Recipes from June 5, 2013

From Herald news servicesJune 5, 2013 

Weekly recipes for June 5, 2013

Rice Krispies Treat Ice Cream

1 pint vanilla ice cream
1/2 cup Marshmallow Fluff
3 Rice Krispies treats (if homemade, about 2-by-3-inches each), cut into small chunks

Add the Fluff and mix until it is swirled through the softened ice cream. Add the chunks of Rice Krispies treats and stir until mixed into the ice cream.


Quadruple Chocolate Eclair Ice Cream

1 pint chocolate ice cream
1/3 cup chocolate fudge sauce
1/3 cup semi-sweet chocolate chips
2 chocolate eclairs, cut into small chunks

Add chocolate fudge sauce and mix. Add chocolate chips and mix again. Gently stir in chunks of eclairs.


Snickerdoodle Red Velvet Ice Cream

1 pint vanilla ice cream
2 large snickerdoodle cookies, broken into chunks
2 frosted red velvet cupcakes, cut into chunks

Add the snickerdoodles and mix well to softened ice cream. Gently stir in the chunks of cupcake.


Fresh Summer Rolls with Spicy Peanut Dipping Sauce

Start to finish: 40 minutes. Makes 16 rolls.

For the dipping sauce:

3/4 cup smooth unsalted natural peanut butter
1/2 cup hoisin sauce
2-3 tablespoons lime or lemon juice, or to taste
2 scallions, white and green parts, coarsely chopped
1 tablespoon low-sodium soy sauce
2 teaspoons sesame oil
Hot sauce, to taste
2 tablespoons water

For the rolls:

1 tablespoon rice vinegar
1/2 teaspoon sugar
Kosher salt
1 cup coarsely shredded carrots
1 cup shredded Napa cabbage
16 8-inch rice paper wrappers
1/2 medium jicama, cut into julienne strips (about 1 cup)
1 cup thinly sliced red bell pepper strips
1 cup blanched and thinly sliced snow peas
32 large fresh mint leaves

To make the dipping sauce, in a food processor or blender combine the peanut butter, hoisin, 2 tablespoons lime juice, the scallions, soy sauce, sesame oil, hot sauce and water. Puree until smooth. Taste and add more lime juice or hot sauce if desired, and additional water if necessary to thin the sauce to a good dipping consistency. Transfer to a bowl and set aside.

To prepare the rolls, in a small bowl combine the rice vinegar, sugar and a hefty pinch of salt. Whisk until the salt and sugar are dissolved. Add the carrots and cabbage and toss well. Set aside.

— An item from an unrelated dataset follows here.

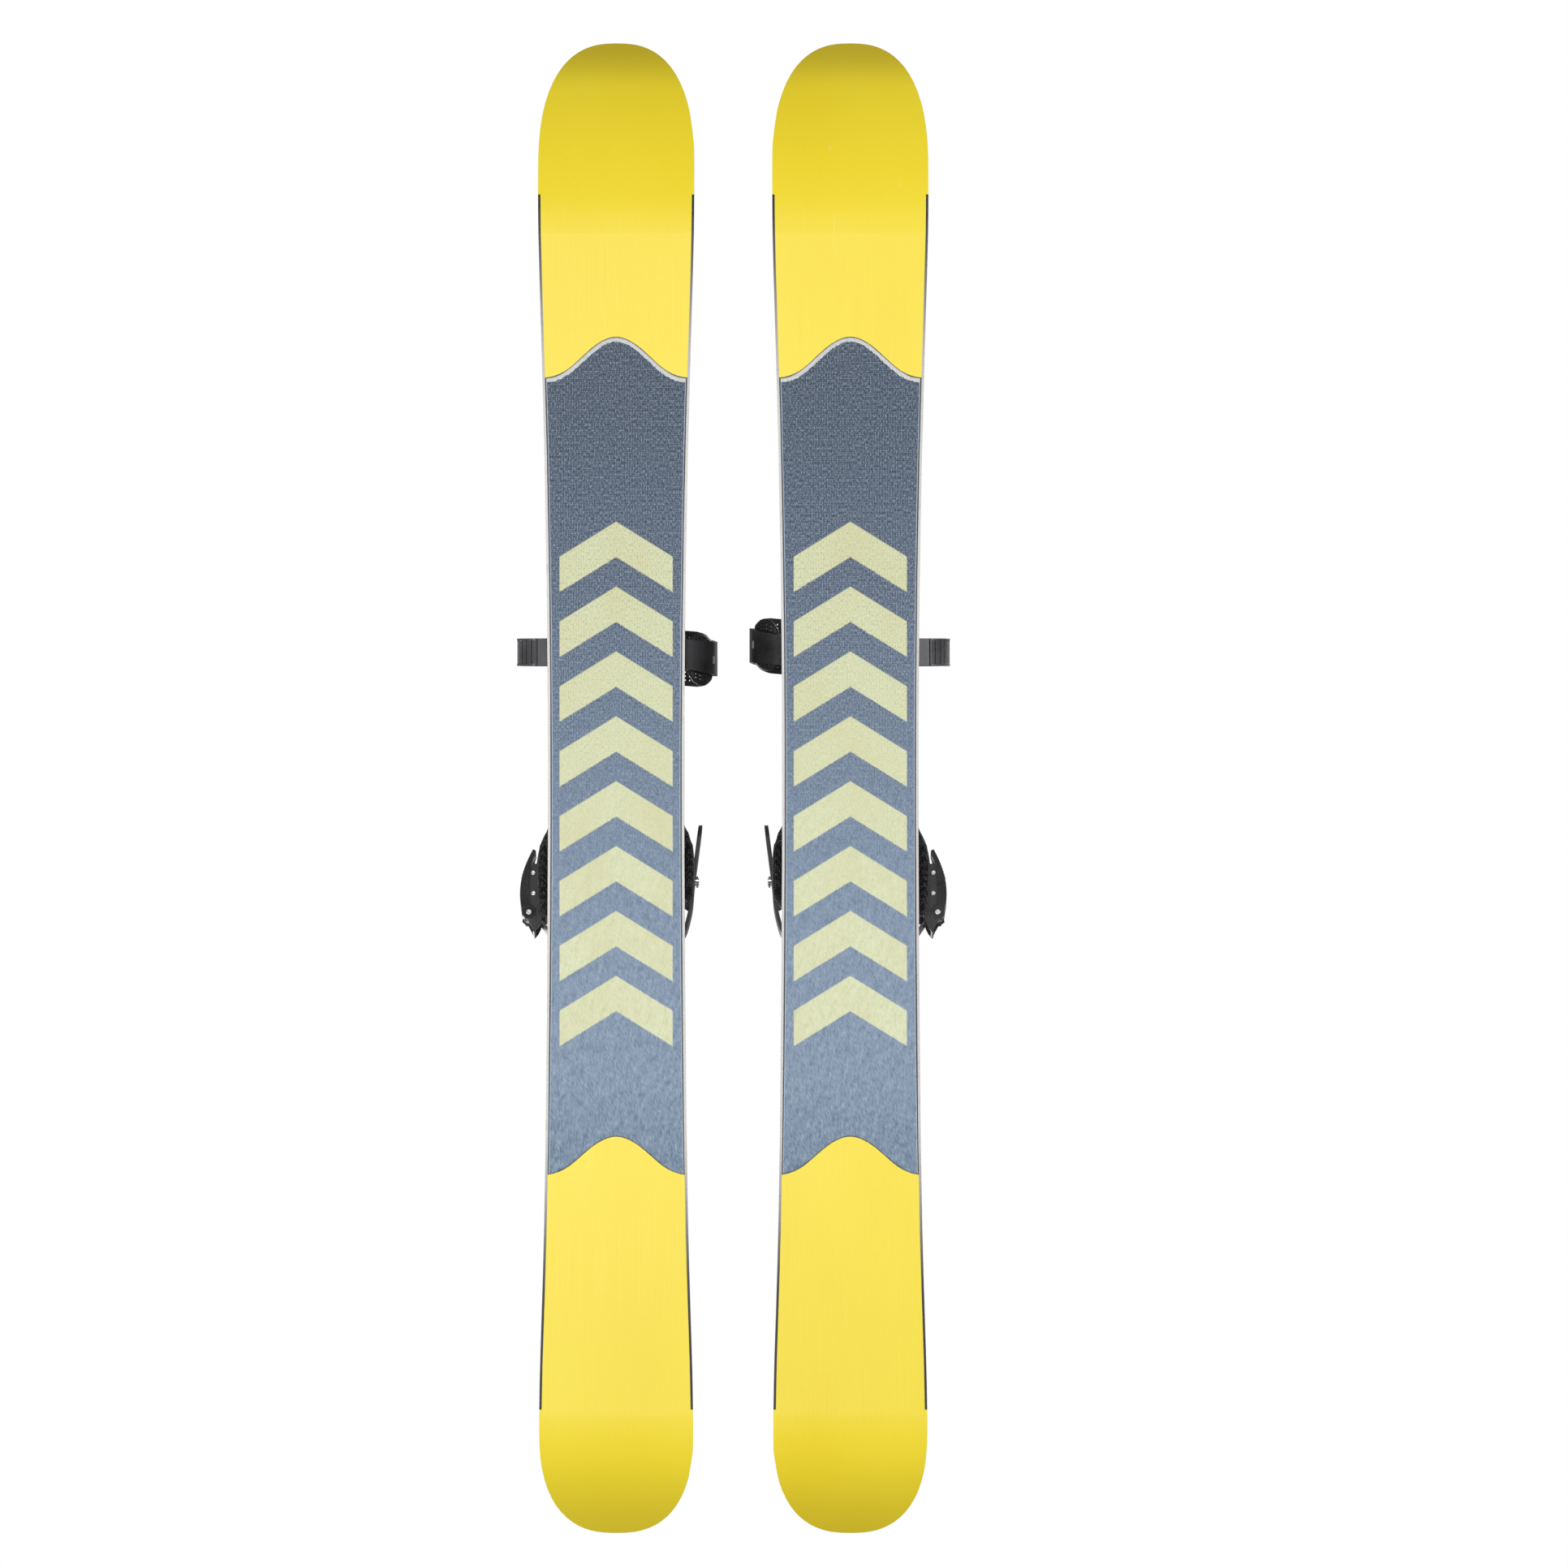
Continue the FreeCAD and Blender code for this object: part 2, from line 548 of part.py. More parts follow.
def buckle_base():
    start, end = BUCKLE_ENDS
    nose_l, nose_h = BUCKLE_NOSE
    floor = box(start, end, -BUCKLE_HALF, BUCKLE_HALF, 0, BUCKLE_FLOOR)
    wall_line = [(start, 0), (-25.5, 2.8), (-29, 4.6), (nose_l, nose_h), (-27.5, 9.8),
                 (-22.5, 12.6), (-19.5, 14.6), (-15.5, 15), (-12, 14.6), (-8, 13.2), (19, 11.6),
                 (end, 9.2), (end, 0)]
    walls = both_sides(wall_line, BUCKLE_HALF - BUCKLE_WALL, BUCKLE_HALF)
    lip_line = [(nose_l, nose_h), (nose_l + 1.8, 6.4), (nose_l + 6.5, 6.4),
                (nose_l + 7, nose_h + 0.6), (nose_l + 1, nose_h + 1)]
    lip = side_profile(lip_line, -BUCKLE_HALF, BUCKLE_HALF)
    base = joined([floor, lip] + walls)
    for l, h, radius in (LEVER_AXLE, PAWL_AXLE, SPRING_PIN):
        base = base.cut(across(l, h, radius, 20))
    for l in RIVET_AT:
        base = base.cut(rod(RIVET_RADIUS, V(l, 0, -1), 4, V(0, 0, 1)))
        base = base.cut(rod(3.4, V(l, 0, 1.0), 2, V(0, 0, 1)))
    return base


def buckle_lever():
    """Lever with its toothed hub between the base's walls and a star cheek outside each."""
    l, h, radius = LEVER_AXLE
    hub = across(l, h, 4.2, HUB_HALF)
    plate = bowed_plate(LEVER_LINE, LEVER_THICKNESS, LEVER_HALF)
    web_line = [(l - 2.5, h), (-15.5, 15.6), (-11.5, 16.8), (-2, 18.2), (-6, 15), (l + 3.5, h)]
    skirt_line = [(-15, 15.5), *LEVER_LINE, (35, 6.6), (29, 8.4), (22, 10.4), (13, 11.3), (3, 11.7),
                  (-6, 11.4), (-12, 10.6)]
    outer = LEVER_HALF - LEVER_CHEEK
    pieces = [hub, plate, star(WHEEL_RADIUS, 1.5, WHEEL_TEETH, -WHEEL_HALF, WHEEL_HALF)]
    pieces += both_sides(web_line, HUB_HALF - 2.0, HUB_HALF)
    pieces += both_sides(skirt_line, outer, LEVER_HALF)
    pieces += [star(STAR_RADIUS, 0.9, 8, outer, LEVER_HALF),
               star(STAR_RADIUS, 0.9, 8, -LEVER_HALF, -outer)]
    lever = joined(pieces)
    start, end, half, depth = GRIP_RECESS
    recess = bowed_plate(LEVER_LINE, 4.0, half, LEVER_THICKNESS / 2 - depth + 2.0)
    recess = recess.common(box(start, end, -half, half, 0, 40))
    return lever.cut(recess).cut(across(l, h, radius + FIT, 20))


def buckle_pawl():
    l, h, radius = PAWL_AXLE
    hub = across(l, h, 2.4, PAWL_HALF)
    tab = bowed_plate(((l, h + 1.4), (5, 10.5), (10, 10.6), (14, 9.8)), 2.0, PAWL_HALF)
    claw = side_profile([(l + 1, h + 2), (l - 5, h + 1.4), (l - 8.5, h - 1.1), (l - 3, h - 1.2),
                         (l, h - 1.6)], -PAWL_HALF, PAWL_HALF)
    return joined([hub, tab, claw]).cut(across(l, h, radius + FIT, 20))


def torsion_spring(w0):
    """Three turns of wire about the pawl's axle, with a leg that rests on the spring pin."""
    l, h = PAWL_AXLE[0], PAWL_AXLE[1]
    pitch = 2.6 * SPRING_WIRE
    helix = Part.makeHelix(pitch, 3 * pitch, SPRING_RADIUS)
    section = Part.Wire(Part.makeCircle(SPRING_WIRE, V(SPRING_RADIUS, 0, 0), V(0, 1, 0)))
    coil = Part.Wire(helix.Edges).makePipeShell([section], True, True)
    leg = rod(SPRING_WIRE, V(SPRING_RADIUS, 0, 0), 17.0, V(0, 1, 0))
    spring = coil.fuse(leg)
    # the coil's axis turns from +z to +w, and its leg from +y to +l
    turn = FreeCAD.Rotation(V(0, 0, 1), V(1, 0, 0), V(0, 1, 0), "ZXY")
    place = FreeCAD.Placement(V(l, w0, h), turn)
    return spring.transformed(place.toMatrix(), True)


def pin(l, h, radius, half):
    """Rivet across the buckle with a rounded hollow head at each end."""
    pieces = [across(l, h, radius, half)]
    for w0, w1 in ((half, half + 0.9), (-half, -half - 0.9)):
        head = rod(radius + 0.75, V(l, w0, h), abs(w1 - w0), V(0, math.copysign(1, w1), 0))
        rim = [edge for edge in head.Edges if abs(edge.CenterOfMass.y - w1) < 0.01]
        pieces.append(head.makeFillet(0.5, rim))
    hollows = across(l, h, 0.8, half + 5).cut(across(l, h, 1.0, half - 0.6))
    return joined(pieces).cut(hollows)


def buckle_hardware():
    """Two axles, the spring pin, two rivets and two torsion springs."""
    pieces = [pin(*LEVER_AXLE, LEVER_HALF), pin(*PAWL_AXLE, BUCKLE_HALF),
              pin(*SPRING_PIN, BUCKLE_HALF)]
    for l in RIVET_AT:
        shank = rod(RIVET_RADIUS, V(l, 0, -3.0), 4.0, V(0, 0, 1))
        pieces.append(shank.fuse(rod(3.4, V(l, 0, 1.0), 0.9, V(0, 0, 1))).removeSplitter())
    springs = [torsion_spring(w) for w in (7.6, -10.3)]
    return pieces, springs


def buckle(turn, at):
    """All pieces of a buckle, turned and moved to its strap's frame."""
    place = FreeCAD.Placement(at, turn).toMatrix()
    pins, springs = buckle_hardware()
    pieces = {"base": buckle_base(), "lever": buckle_lever(), "release": buckle_pawl(),
              "pins_and_springs": Part.makeCompound(pins + springs)}
    return {name: shape.transformed(place, True) for name, shape in pieces.items()}


# ---------------------------------------------------------------- strap assemblies
def toe_strap():
    turn = FreeCAD.Rotation(V(-1, 0, 0), V(0, 0, 1), V(0, 1, 0), "ZXY")
    fittings = buckle(turn, V(TOE_BUCKLE[0], TOE_BUCKLE[1], 0))
    hardware = fittings["pins_and_springs"]
    inner = with_lug(ribbon(TOE_INNER, STRAP, TOE_STRAP_WIDEST), -1, STRAP_HALF)
    narrow = [V(-100, s, -reach) for s, reach, _ in TOE_BAND]
    wide = [V(-100, s, reach) for s, _, reach in TOE_BAND]
    outline = Part.Wire([spline(narrow), Part.makeLine(narrow[-1], wide[-1]),
                         spline(wide[::-1]), Part.makeLine(wide[0], narrow[0])])
    inner = inner.common(Part.Face(outline).extrude(V(200, 0, 0))).cut(hardware)
    for s in TOE_SLOTS:
        inner = inner.cut(box(-90, -60, s, s + 3.2, TOE_SLOT_W - 3.0, TOE_SLOT_W + 3.0))
    outer = with_lug(ladder(TOE_OUTER, LADDER_HALF, 18.0), 1, LADDER_HALF, LADDER)
    edge = [V(x, -10, half) for x, half in TOE_PAD_EDGE]
    edge += [V(x, -10, -half) for x, half in reversed(TOE_PAD_EDGE)]
    lining = ribbon(TOE_LINING, STRAP, TOE_PAD_HALF).common(polygon_prism(edge, V(0, 120, 0)))
    skew = FreeCAD.Matrix()
    skew.A31 = -TOE_PAD_SKEW
    lining = lining.transformGeometry(skew)
    pieces = {"toe_inner_strap": inner, "toe_ladder": outer, "toe_pad": lining.cut(hardware)}
    for name, shape in fittings.items():
        pieces["toe_buckle_" + name] = shape
    return {name: leaned(shape, TOE_TILT, TOE_BOLT) for name, shape in pieces.items()}


def ankle_strap():
    turn = FreeCAD.Rotation(V(0, 1, 0), V(0, 0, 1), V(1, 0, 0), "ZXY")
    fittings = buckle(turn, V(ANKLE_BUCKLE[0], ANKLE_BUCKLE[1], 0))
    inner = with_lug(ribbon(ANKLE_INNER, STRAP, STRAP_HALF), -1, STRAP_HALF)
    inner = rounded_end(inner, STRAP_HALF, -90, -30, ANKLE_INNER[-1][1])
    outer = with_lug(ladder(ANKLE_OUTER, LADDER_HALF, 22.0), 1, LADDER_HALF, LADDER)
    rivets = []
    for w in (-6.0, 6.0):
        shank = rod(RIVET_RADIUS, V(-67.0, 58.0, w), 9.0, V(1, 0, 0))
        rivets.append(shank.fuse(rod(3.4, V(-66.4, 58.0, w), 1.6, V(1, 0, 0))).removeSplitter())
    studs = Part.makeCompound(rivets)
    fittings["pins_and_springs"] = Part.makeCompound(
        fittings["pins_and_springs"].Solids + studs.Solids)
    hardware = fittings["pins_and_springs"]
    start, rise = PAD_ROLL
    rolls = ribbon(ANKLE_LINING, PAD_THICKNESS + rise, PAD_HALF, rise / 2)
    rolls = rolls.cut(box(-90, 90, -20, 200, -start, start))
    lining = joined([ribbon(ANKLE_LINING, PAD_THICKNESS, PAD_HALF), rolls]).cut(hardware)
    pieces = {"ankle_inner_strap": inner.cut(hardware), "ankle_ladder": outer,
              "ankle_pad": lining}
    for name, shape in fittings.items():
        pieces["ankle_buckle_" + name] = shape
    return {name: leaned(shape, ANKLE_TILT, ANKLE_BOLT) for name, shape in pieces.items()}


def heel_strap():
    strap = ribbon(HEEL_PATH, STRAP, HEEL_STRAP_HALF)
    strap = with_lug(with_lug(strap, 1, HEEL_STRAP_HALF), -1, HEEL_STRAP_HALF)
    reach = box(20, 80, KEEPER_SPAN[0], KEEPER_SPAN[1], -30, 30)
    ring = ribbon(HEEL_PATH, STRAP + 3.6, HEEL_STRAP_HALF + 2.4)
    slot = ribbon(HEEL_PATH, STRAP + 0.2, HEEL_STRAP_HALF + 0.2)
    keeper = ring.common(reach).cut(slot)
    pieces = {"heel_strap": strap, "heel_strap_keeper": keeper}
    return {name: leaned(shape, HEEL_TILT, HEEL_BOLT) for name, shape in pieces.items()}


# ---------------------------------------------------------------- the whole pair
def one_ski():
    pieces = ski_body()
    pieces.update(hinge_pieces())
    pieces["foot_plate"] = foot_plate()
    pieces["foot_grip_pads"] = grip_pads()
    pieces["strap_bolts"] = strap_bolts()
    pieces.update(toe_strap())
    pieces.update(ankle_strap())
    pieces.update(heel_strap())
    return pieces


def main():
    os.makedirs("parts", exist_ok=True)
    for name, shape in one_ski().items():
        right = shape.copy()
        right.translate(V(STANCE / 2, 0, 0))
        right.exportStep("parts/right_" + name + ".step")
        left = right.mirror(V(0, 0, 0), V(1, 0, 0))
        if name in ("toe_inner_strap", "toe_pad"):
            # the same part as on the other ski, turned round
            left = left.mirror(V(0, TOE_BOLT[0], 0), V(0, 1, 0))
        left.exportStep("parts/left_" + name + ".step")


main()
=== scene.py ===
"""Looks of a pair of short, wide touring skis with strap bindings.

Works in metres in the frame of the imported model: +Z up, +Y to the tips. Each
ski's own frame has x outwards from its centre line, as the straps' frames do:
x outwards, s along the strap from its bolts, w across it.
"""
import bpy
import bmesh
import math
from mathutils import Matrix, Vector, noise
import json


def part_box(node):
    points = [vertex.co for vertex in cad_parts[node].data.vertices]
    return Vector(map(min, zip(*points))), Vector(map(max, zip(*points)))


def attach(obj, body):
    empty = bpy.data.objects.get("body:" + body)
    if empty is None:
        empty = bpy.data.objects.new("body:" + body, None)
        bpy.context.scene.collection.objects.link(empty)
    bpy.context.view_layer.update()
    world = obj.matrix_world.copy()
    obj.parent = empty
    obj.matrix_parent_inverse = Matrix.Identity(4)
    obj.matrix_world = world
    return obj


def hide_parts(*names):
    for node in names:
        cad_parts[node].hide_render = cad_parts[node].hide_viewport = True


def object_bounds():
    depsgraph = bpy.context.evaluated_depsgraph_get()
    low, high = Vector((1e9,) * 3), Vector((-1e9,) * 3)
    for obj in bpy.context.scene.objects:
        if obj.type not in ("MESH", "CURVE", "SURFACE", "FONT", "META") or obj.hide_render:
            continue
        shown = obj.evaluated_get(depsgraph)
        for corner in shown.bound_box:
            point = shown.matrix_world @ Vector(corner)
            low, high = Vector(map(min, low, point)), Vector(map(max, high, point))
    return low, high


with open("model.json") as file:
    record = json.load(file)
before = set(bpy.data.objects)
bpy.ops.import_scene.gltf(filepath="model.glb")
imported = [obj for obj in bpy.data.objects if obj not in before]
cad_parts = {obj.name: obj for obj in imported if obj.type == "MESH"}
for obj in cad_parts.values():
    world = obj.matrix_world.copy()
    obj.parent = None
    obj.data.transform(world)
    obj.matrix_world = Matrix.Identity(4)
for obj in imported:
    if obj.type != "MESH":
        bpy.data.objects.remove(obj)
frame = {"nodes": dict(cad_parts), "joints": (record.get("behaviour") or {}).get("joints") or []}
cad_low, cad_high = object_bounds()

MM = 0.001
STRAP_TILTS = {"toe": 90.0, "ankle": 12.0, "heel": 160.0}    # degrees up from +Y
JOINTS = {joint["name"]: joint for joint in frame["joints"]}
SIDES = {"right": 1.0, "left": -1.0}
BASE_LOW, BASE_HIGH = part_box("right_base")
HALF_STANCE = (BASE_LOW[0] + BASE_HIGH[0]) / 2


# ---------------------------------------------------------------- places
class Strap:
    """Frame of one strap: turns (x, s, w) in millimetres into the row frame."""

    def __init__(self, side, name):
        self.sign = SIDES[side]
        self.bolt = Vector(JOINTS[f"{side}_{name}_strap_swing"]["pos_m"])
        self.turn = math.radians(STRAP_TILTS[name])

    def at(self, x, s, w):
        along = s * math.cos(self.turn) - w * math.sin(self.turn)
        up = s * math.sin(self.turn) + w * math.cos(self.turn)
        side = self.sign * (HALF_STANCE + x * MM)
        return Vector((side, self.bolt.y + along * MM, self.bolt.z + up * MM))

    def inside(self, point):
        """(x, s, w) in millimetres of a point in the row frame."""
        x = (point.x * self.sign - HALF_STANCE) / MM
        along, up = (point.y - self.bolt.y) / MM, (point.z - self.bolt.z) / MM
        return (x, along * math.cos(self.turn) + up * math.sin(self.turn),
                up * math.cos(self.turn) - along * math.sin(self.turn))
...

Fill a large bowl with hot water. Add 1 rice paper wrapper to the water and let soak for 10 to 15 seconds, or until just barely soft and pliable. Lay the wrapper flat on the counter. In the center of the wrapper, place a small, oblong mound of the carrot-cabbage mixture, then top with a bit each of jicama, bell pepper and snow peas. Top with 2 mint leaves.

To fold the roll, start by folding the right and left sides of the wrapper over the fillings. Next, fold the end closest to you up over the fillings and sides. Holding the roll firmly, roll it away from you until the remaining wrapper is completely rolled up. Transfer the roll, seam side down, to a plate and cover with a damp paper towel. Repeat with the remaining wrappers and fillings.

The vegetable rolls can be made up to 4 hours ahead, covered with a damp paper towel and plastic wrap and chilled. Serve with the dipping sauce.

Nutrition: 140 calories; 60 calories from fat (43 percent of total calories); 7 grams fat (1.5 grams saturated; 0 grams trans fats); 0 milligrams cholesterol; 16 grams carbohydrate; 2 grams fiber; 5 grams sugar; 5 grams protein; 250 milligrams sodium.


Red Wine Vinaigrette

Makes about 1 1/4 cups.

1 clove garlic, pressed
1 teaspoon Dijon mustard
3 ounces red wine vinegar
1/2 teaspoon salt
1 teaspoon sugar
Black pepper, to taste
2 tablespoons chopped parsley or other fresh herbs
6 ounces olive oil

Add garlic and mustard to bowl. Measure in vinegar. Add salt, sugar and pepper. Whisk ingredients together until salt and sugar dissolve. Stir in fresh herbs.

Whisk in oil in a steady stream until well blended. Adjust seasoning to taste for salt and pepper.